On Tue, Oct 13, 2020 at 11:03 PM Dave Hansen <dave.hansen@...el.com> wrote:
>
> On 10/13/20 6:11 PM, Andy Lutomirski wrote:
> > I have no problem with vmalloc(), but I do have a problem with
> > vfree() due to the IPIs that result. We need a cache or something.
>
> This sounds like the kind of thing we should just build into vmalloc()
> instead of having a bunch of callers implement their own caches.  It
> shouldn't be too much of a challenge to have vmalloc() keep a cacheline
> or two of stats about common vmalloc() sizes and keep some pools around.
>
> It's not going to be hard to implement caches to reduce vfree()-induced
> churn, but I'm having a hard time imaging that it'll have anywhere near
> the benefits that it did for stacks.  Tasks fundamentally come and go a
> *lot*, and those paths are hot.
>
> Tasks who go to the trouble to populate 8k or 64k of register state
> fundamentally *can't* come and go frequently.  We also (probably) don't
> have to worry about AMX tasks doing fork()/exec() pairs and putting
> pressure on vmalloc().  Before an app can call out to library functions
> to do the fork, they've got to save the state off themselves and likely
> get it back to the init state.  The fork() code can tell AMX is in the
> init state and decline to allocate actual space for the child.
>
> > I have to say: this mechanism is awful. Can we get away with skipping
> > the dynamic XSAVES mess entirely?  What if we instead allocate
> > however much space we need as an array of pages and have one percpu
> > contiguous region. To save, we XSAVE(S or C) just the AMX state to
> > the percpu area and then copy it.  To restore, we do the inverse.  Or
> > would this kill the modified optimization and thus be horrible?
>
> Actually, I think the modified optimization would survive such a scheme:
>
>  * copy page array into percpu area
>  * XRSTORS from percpu area, modified optimization tuple is saved
>  * run userspace
>  * XSAVES back to percpu area.  tuple matches, modified optimization
>    is still in play
>  * copy percpu area back to page array
>
> Since the XRSTORS->XSAVES pair is both done to the percpu area, the
> XSAVE tracking hardware never knows it isn't working on the "canonical"

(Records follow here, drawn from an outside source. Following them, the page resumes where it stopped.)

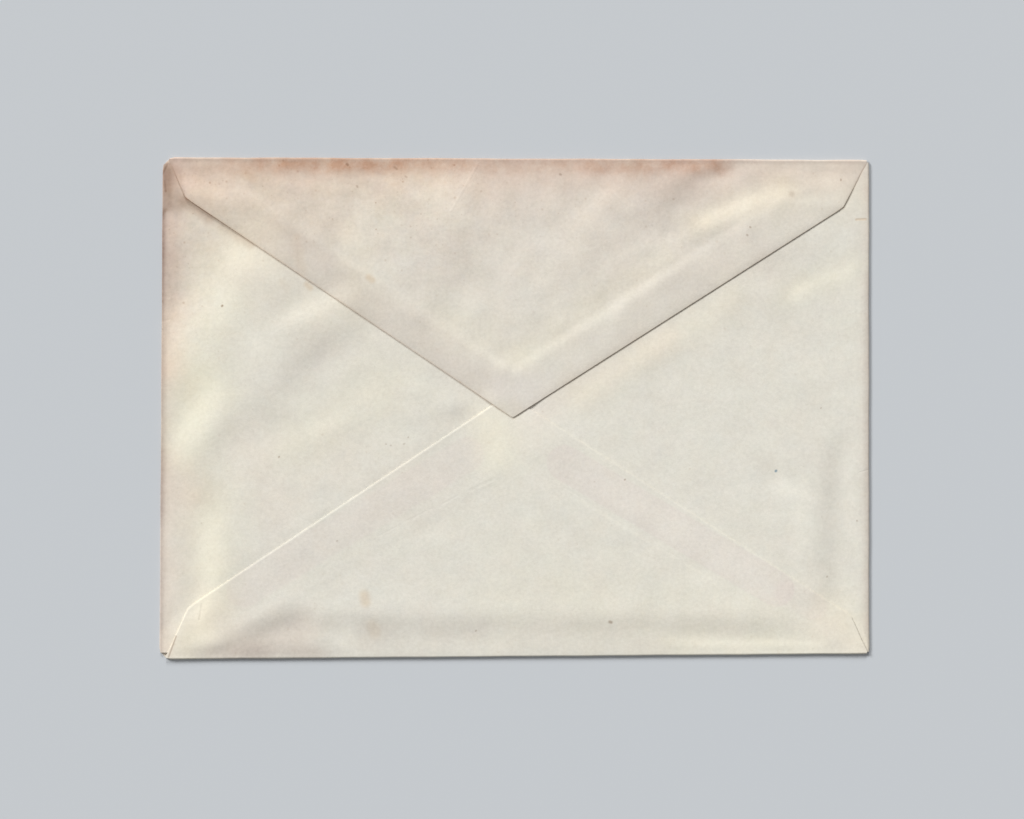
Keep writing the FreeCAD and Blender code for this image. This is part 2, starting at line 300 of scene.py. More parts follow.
def flapDepth(name, s):
    # how far the flap reaches from its fold at s: the lowest of the lines fold end to shoulder,
    # shoulder to tip and, on the side flaps, the blunt tip, with their corners eased
    flap, length = flaps[name], foldFrame(name)[3]
    halves = []
    for shoulder, t, shift in ((flap["shoulders"][0], s, 1), (flap["shoulders"][1], length - s, -1)):
        tip = length / 2 + shift * flap.get("tip", 0) - flap.get("blunt", 0)
        slope = (flap["depth"] - shoulder[1]) / (tip - shoulder[0])
        line = shoulder[1] + slope * (t - shoulder[0])
        if "blunt" in flap:
            line = easeMin(line, np.full_like(s, flap["depth"]), flap["tipEase"])
        else:
            cut = sheet["leftRelief"] if shift > 0 else sheet["rightRelief"]
            steep = shoulder[1] / (shoulder[0] - cut) * (t - cut)
            line = easeMin(line, steep, flap["shoulderEase"])
        halves.append(line)
    ease = flap["tipEase"] if "tip" in flap else 0.01
    return np.maximum(easeMin(*halves, ease), 0.4)


def edgeDistance(name, x, y):
    # from a point to the flap's slanted edge, square to the fold, positive on the flap
    s, away = toFold(name, x, y)
    s = np.clip(s, 0, foldFrame(name)[3])
    return flapDepth(name, s) - away


def fromLine(x, y, x0, y0, x1, y1):
    # distance to the left of a line, distance past its nearer end, and the way across it
    length = math.hypot(x1 - x0, y1 - y0)
    tx, ty = (x1 - x0) / length, (y1 - y0) / length
    along = (x - x0) * tx + (y - y0) * ty
    across = (y - y0) * tx - (x - x0) * ty
    return across, np.maximum(np.maximum(-along, along - length), 0), (-ty, tx)


def swell(x, y):
    # the sum of the relief: each one a Gaussian across its line (slant: its own slope, scaled so
    # that the climb at the line is height / half width), fading past its two ends and at the folds
    total = np.zeros_like(x)
    for kind, lines in relief.items():
        for *line, half, height in lines:
            across, beyond, normal = fromLine(x, y, *line)
            if normal[0] * light["away"][0] + normal[1] * light["away"][1] < 0:
                across = -across
            across = across / half
            beyond = beyond / (1.3 * half)
            shape = np.exp(-across * across / 2 - beyond * beyond / 2)
            total += height * shape * (across if kind == "slant" else 1)
    return total * smoothStep(fromFolds(x, y), *fades["relief"])


def cockled(name, x, y):
    # a sum of plane waves in random directions, of lengths round the given size
    part = cockle[name]
    random = np.random.default_rng(part["seed"])
    angle = random.uniform(0, 2 * math.pi, cockle["waves"])
    length = part["size"] * np.exp(random.normal(0, cockle["spread"], cockle["waves"]))
    phase = random.uniform(0, 2 * math.pi, cockle["waves"])
    total = np.zeros_like(x)
    for a, size, start in zip(angle, length, phase):
        total += size * np.sin(2 * math.pi * (x * math.cos(a) + y * math.sin(a)) / size + start)
    scale = part["height"] * math.sqrt(2 / cockle["waves"]) / part["size"]
    return total * scale * smoothStep(fromFolds(x, y), *fades["cockle"])


def underFlaps(x, y):
    # 1 where a side flap lies under the point, 0 elsewhere, over a soft step at its edge
    left = smoothStep(edgeDistance("left", x, y), *fades["overSide"])
    right = smoothStep(edgeDistance("right", x, y), *fades["overSide"])
    return np.clip(left + right, 0, 1)


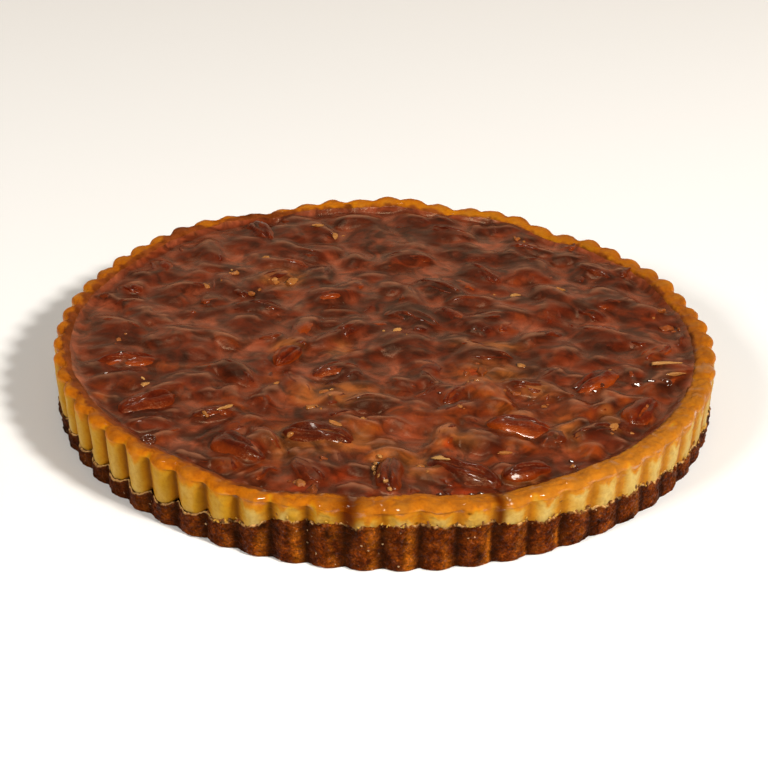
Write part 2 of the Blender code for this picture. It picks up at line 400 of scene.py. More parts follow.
# %% Values of the custard layer
SPOKES_PER_FLUTE = 20
SIDE_RINGS = 30
EDGE_RINGS = 8
TOP_RINGS = 14
SLOPE_RINGS = 6
CRUMB_SCALLOP = 2.2 * MM
LIP_GAP = 0.1 * MM
FINGER_ROUND = 1.3 * MM  # how much higher the custard ends between two flutes
CUSTARD_FOOT_INSET = 1.3 * MM
CUSTARD_ROUND = 0.5 * MM  # how far the foot of the side curls in over the crumb
RIM_EDGE = 2.4 * MM
FLUTE_VARIETY = 0.45 * MM
DRIPS = (  # angle and half width in degrees, height of the lowest point in mm
    (265.2, 1.9, 14.0),
    (288.2, 1.1, 14.5),
)
PITS = ((275.4, 20.0), (283.2, 23.5), (298.6, 20.5))  # angle in degrees, height in mm
OVERFLOWS = (  # angle and half width in degrees, how far caramel spread over the rim in mm
    (118, 6, 3.5),
    (137, 4, 6.0),
    (200, 50, 2.6),
    (253, 9, 2.2),
)
RIM_SPREAD = (264, 16, 3.6)  # where the rim spread in over the caramel: angle, half width, mm
random_numbers = np.random.default_rng(7)
flute_swell = random_numbers.uniform(-1, 1, FLUTE_COUNT)
flute_rise = random_numbers.uniform(-1, 1, FLUTE_COUNT)
flute_sag = random_numbers.uniform(-1, 1, FLUTE_COUNT)
flute_tone = random_numbers.uniform(0, 1, FLUTE_COUNT)


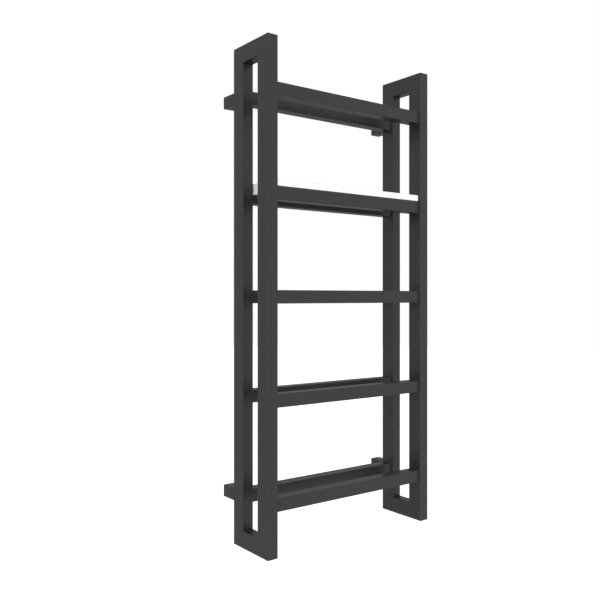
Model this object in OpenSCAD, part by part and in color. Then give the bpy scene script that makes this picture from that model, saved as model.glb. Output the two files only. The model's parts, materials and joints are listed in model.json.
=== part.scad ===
// Wall-mounted hot-water towel rail with five rung levels and a lift-off shelf.
// Two upright rectangular loops of steel tube, the side frames, stand on edge
// out from the wall. Square bars join them in a front row and a rear row, four
// hollow stand-offs hold them off the wall, and a shelf sits on one rung level.
//
// Frame: the origin is the centre of the four wall fixings, on the wall face.
// +Z is up, +Y runs into the wall and +X is to the right of a person facing it.
// All sizes are in millimetres.

/* [Overall] */
// Width over both side frames
rail_w = 500; // [400:5:800]
// Height of the side frames
rail_h = 1150; // [1150:10:1400]
// Depth of the side frames, front to back
frame_d = 140; // [125:1:170]

/* [Side frames] */
// Width of the frame tube, seen from the front
frame_t = 28; // [28:1:32]
// Depth of the frame tube, seen from the side
tube_d = 40; // [37:1:42]
// Wall of the frame tube
frame_wall = 2; // [1.5:0.25:2]
// Outer corner radius of the frame tube
frame_edge_r = 1.5; // [0.5:0.25:2]

/* [Bars] */
// Height and depth of the square bars
bar_size = 30; // [25:1:32]
// Wall of the square bars
bar_wall = 1.5; // [1:0.25:2]
// Outer corner radius of the square bars
bar_edge_r = 1.25; // [0.5:0.25:2]
// Distance from one rung level to the next
level_pitch = 230; // [220:1:235]
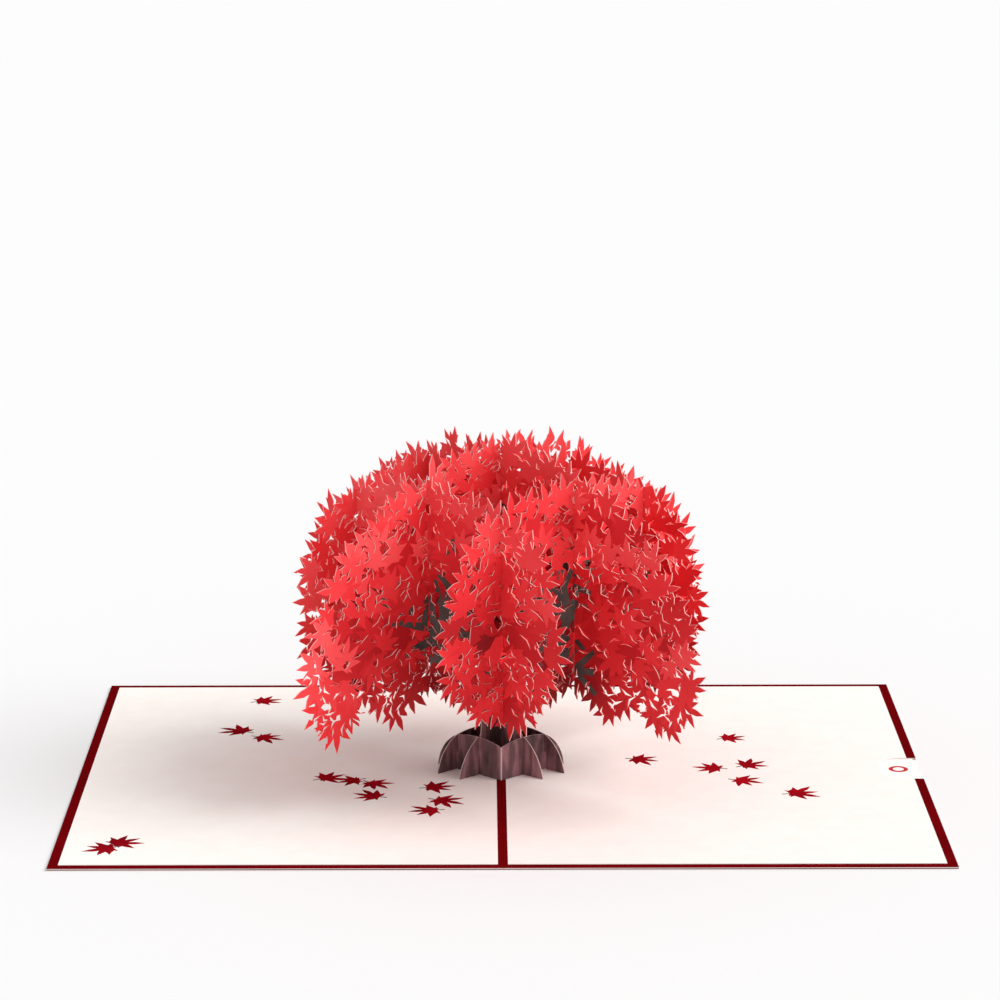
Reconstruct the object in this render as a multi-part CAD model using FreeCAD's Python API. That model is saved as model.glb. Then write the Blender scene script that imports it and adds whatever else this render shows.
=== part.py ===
"""A pop up greeting card, lying open, with a red maple tree that stands over the spine.

The card is two folded sheets, one on the other: the outer cover and an inner sheet with a
printed border. A cream liner is glued on each half of the inner sheet. A glue frame holds the
left halves together, and a U-shaped glue strip makes a pocket in the right half. A note card
lies in that pocket, and a thumb notch in the fore edge shows its end.

The tree is a lattice of slotted paper sheets. Three run one way and three the other, and they
cross nine times in half-lap slots. The middle sheet of each family has foliage, trunk and roots
in one piece. Two folded strips cross the roots and stand on the liners with tabs.

Millimetres. X runs across the spine, Y along it towards the back edge, Z is up. The origin is
on the underside of the card at the middle of the spine.
"""

import FreeCAD
import Part
import math
import os
import random

# Card
card_width = 254.0
card_depth = 178.0
cover_paper = 0.22
inner_paper = 0.20
liner_paper = 0.18
border = 2.9
spine_band = 2.8
crease_width = 0.5
crease_depth = 0.06

# Note card and its pocket
note_paper = 0.16
note_clearance = 0.04
note_spine_gap = 8.0
note_edge_gap = 13.0
note_setback = 1.0
note_corner = 4.0
note_side_gap = 0.6
glue_width = 9.0
glue_inset = 1.0
glue_spine_gap = 1.5
notch_width = 20.0
notch_depth = 12.0
notch_corner = 6.6

# Tree lattice: half diagonals of one cell, across the spine and along it
tree_paper = 0.30
cell_across = 21.3
cell_along = 18.25
root_cell_across = 6.65
lap_slot = 0.9
lap_height = 58.0
tab_clearance = 0.1

# Foliage outline of the middle sheets, to the leaf centres
middle_half = 70.5
middle_spring = 37.0
middle_rise = 61.0
middle_roundness = 2.0
middle_hanging = [(64.0, 26.5), (53.0, 36.5), (42.5, 28.0), (31.0, 36.0), (19.0, 37.0)]

# Foliage outline of the outer sheets, to the leaf centres
outer_half = 46.0
outer_spring = 46.0
outer_rise = 43.0
outer_roundness = 2.7
outer_hanging = [(40.0, 37.0), (32.5, 30.0), (22.0, 35.5), (10.0, 35.0)]

# Leaves along the outline, and slits between the leaves inside it
leaf_reach = 7.0
leaf_pitch = 11.4
leaf_lobes = [(0, 1.0), (38, 0.92), (77, 0.74), (122, 0.5)]
leaf_valley = 0.378
leaf_base = 0.252
leaf_spread = 0.1
leaf_swing = 26.0
slit_length = 5.0
slit_width = 1.5
slit_pitch = 18.5
slit_row_share = 0.75
slit_drift = 2.0
slit_spread = 0.2
slit_tilt = 70.0
slot_margin = 2.2
rim_margin = 6.0
arch_steps = 20

# Trunk and roots
trunk_half = 8.0
trunk_neck = 7.2
trunk_waist = 24.0
root_height = 12.6
root_reach = 16.5
fold_height = 10.2
fold_crown = 11.7
fold_shoulder = 10.8
fold_reach = 25.0
tab_length = 5.0
tab_place = 4.6

# Where the round edges of roots and folds bulge, as shares of their reach and height
bulge_out = 0.66
root_bulge = 0.58
fold_bulge = 0.62

# How far cutters reach past what they cut, and the tolerance for comparing positions
overcut = 1.0
same = 1e-6

cell_side = math.hypot(cell_across, cell_along)
lattice_angle = math.degrees(math.atan2(cell_along, cell_across))
root_side = cell_side * root_cell_across / cell_across
root_cell_along = root_cell_across * cell_along / cell_across
pocket_gap = note_paper + 2 * note_clearance
inner_base = cover_paper + pocket_gap
liner_base = inner_base + inner_paper
ground = liner_base + liner_paper
half_width = card_width / 2
half_depth = card_depth / 2
note_length = half_width - note_setback - note_spine_gap
note_width = card_depth - 2 * note_edge_gap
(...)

> buffer (the page array).

I was suggesting something a little bit different.  We'd keep XMM,
YMM, ZMM, etc state stored exactly the way we do now and, for
AMX-using tasks, we would save the AMX state in an entirely separate
buffer.  This way the pain of having a variable xstate layout is
confined just to AMX tasks.

I'm okay with vmalloc() too, but I do think we need to deal with the
various corner cases like allocation failing.